Lawyers tend to behave in Outcome-Driven, highly disciplined ways. By making the case for communication based on a core business priority, we worked with their cognitive bias to be critical of new ideas and structured in their work practice. We were then able to sew together learning around communication and behavioural preferences generally using Lumina, together with a strong thread around the impact of digital transformation in legal. We could then turn to project management development, taking learners to the next stage of capability by giving them an opportunity to collaborate on a future-facing topic of real business value.


The programme included:

  • Interactive virtual classroom sessions delivered on Zoom using a range of interactive tools
  • Peer support groups hosted via Slack
  • Work-based learning tasks also delivered on Slack and tracked via Trello
  • Group coaching delivered in single firm groups where possible
  • Project work in peer groups on topics of business value



The Challenge

Getting a client to understand the value of investing in a blended approach can be difficult. Often the brief is to deliver, as I like to joke, “the moon and the stars over a sandwich lunch”. Making the case for a more strategic approach can be hard.


A good place to start is to agree to the metaphorical lunch, preferably including some of the people who are allegedly in need of the learning, and explore what the moon and stars might look like. If people can start to express for themselves what it is they need to learn, it becomes easier to get decision-makers to see the value of providing opportunities for application.


Of course, being able to offer case study evidence of impact is compelling. There is some good data available about the effectiveness of the blended approach. It is surprising how few businesses have an effective learning strategy which aligns with business need.


Proactive vs Reactive Learning Strategies


The Benefits

The pay-off of a blended approach is a much greater likelihood of impact in comparison to isolated learning activities. It is cost-effective, efficient, reduces carbon footprints and delivery is often close to the work effort. Our experience is that it can be genuinely transformational.


In the LawNet example, we ran two programmes for a total of 33 participants from 12 firms. Feedback confirmed that participants were able to use what they had learned about their own behavioural preferences in the project-work. The project sessions produced valuable proposals including a digital service to capture, analyse and record due diligence data in mergers and acquisition work; to methods to improve time-recording; to a pro bono initiative to support business growth using online resources.
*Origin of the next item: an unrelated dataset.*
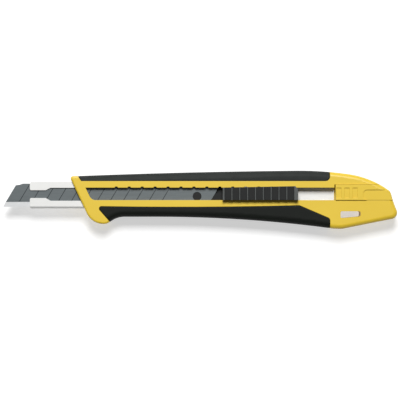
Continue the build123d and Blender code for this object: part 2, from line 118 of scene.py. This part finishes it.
class Finish:  # one material, with its nodes made one call at a time
    def __init__(self, name):
        self.material = bpy.data.materials.new(name)
        self.material.use_nodes = True
        self.tree = self.material.node_tree
        self.shader = self.tree.nodes["Principled BSDF"]

    def put(self, socket, value):
        if isinstance(value, Wire):
            self.tree.links.new(value.socket, socket)
        elif hasattr(socket.default_value, "__len__") and len(socket.default_value) == 4:
            socket.default_value = (*value, 1.0)
        else:
            socket.default_value = value

    def node(self, kind, settings=None, output=0, **values):
        made = self.tree.nodes.new("ShaderNode" + kind)
        for key, value in (settings or {}).items():
            setattr(made, key, value)
        for key, value in values.items():
            index = int(key[1:]) if key[1:].isdigit() else key.replace("_", " ")
            self.put(made.inputs[index], value)
        return Wire(self.tree, made.outputs[output])

    def place(self, stretch=(1, 1, 1)):
        here = self.node("TexCoord", output="Object")
        return self.node("Mapping", Vector=here, Scale=stretch)

    def along(self, axis):
        return self.node("SeparateXYZ", output=axis, Vector=self.node("TexCoord", output="Object"))

    def noise(self, scale, detail, stretch=(1, 1, 1)):
        return self.node("TexNoise", Vector=self.place(stretch), Scale=scale, Detail=detail)

    def mix(self, factor, first, second):  # 0, 6 and 7 are a colour mix's own sockets
        return self.node("Mix", {"data_type": "RGBA"}, output=2, i0=factor, i6=first, i7=second)

    def edges(self, radius):
        return self.node("Bevel", {"samples": 6}, Radius=radius)

    def bump(self, height, depth, **under):
        return self.node("Bump", Height=height, Distance=depth, **under)

    def finish(self, **values):
        for key, value in values.items():
            self.put(self.shader.inputs[key.replace("_", " ")], value)
        return self.material


def dress(names, material):
    for name in names:
        mesh = bpy.data.objects[name].data
        mesh.materials.clear()
        mesh.materials.append(material)


# modelling helpers

def alone(piece):  # only this piece is selected and active
    bpy.ops.object.select_all(action="DESELECT")
    piece.select_set(True)
    bpy.context.view_layer.objects.active = piece


def pick(test, kind="faces"):  # selects faces, edges or vertices by their place, in edit mode
    mesh = bmesh.from_edit_mesh(bpy.context.object.data)
    bpy.ops.mesh.select_all(action="DESELECT")
    for item in getattr(mesh, kind):
        if test(item):
            item.select_set(True)
    mesh.select_flush_mode()
    bmesh.update_edit_mesh(bpy.context.object.data)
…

In each case participants demonstrated how proactive communication could deliver increased business value.


Using a blended methodology, we were able to help participants to develop three core abilities:


1. Demonstrable awareness of self and impact on others


2. The ability to collaborate on a project of business value


3. Engagement with the changing dynamics of the legal market


At the outset of the programme, participants were almost completely unaware of the potential for change in the legal sector. In a reflective exercise at the conclusion of the programme, we asked participants to tell us how they were feeling about the impact of digital transformation in the legal sector. Unsurprisingly, there was a mix of emotions!


Ways of achieving a learning outcome


Blended Learning and the Autonomous Learner

It is fashionable to suggest that ideally people should be offered a variety of opportunities to learn and allowed to exercise their curiosity and use their initiative to meet their learning needs. It might involve blended design, or not. It could be terrific, if it is a genuine offer.


In order to track learning at an organisational level, a fairly sophisticated Learning Experience Platform is required. More importantly, without a budget and time, and a cultural expectation of engagement with learning, the offer looks like additional pressure to me. Some people love to learn and will do so come hell or high water. Most people focus on what is in front of them, which is usually the task and the target.


High quality, high impact continuous learning is going to be a vital source of energy and capacity as we make our way through uncertain and difficult times.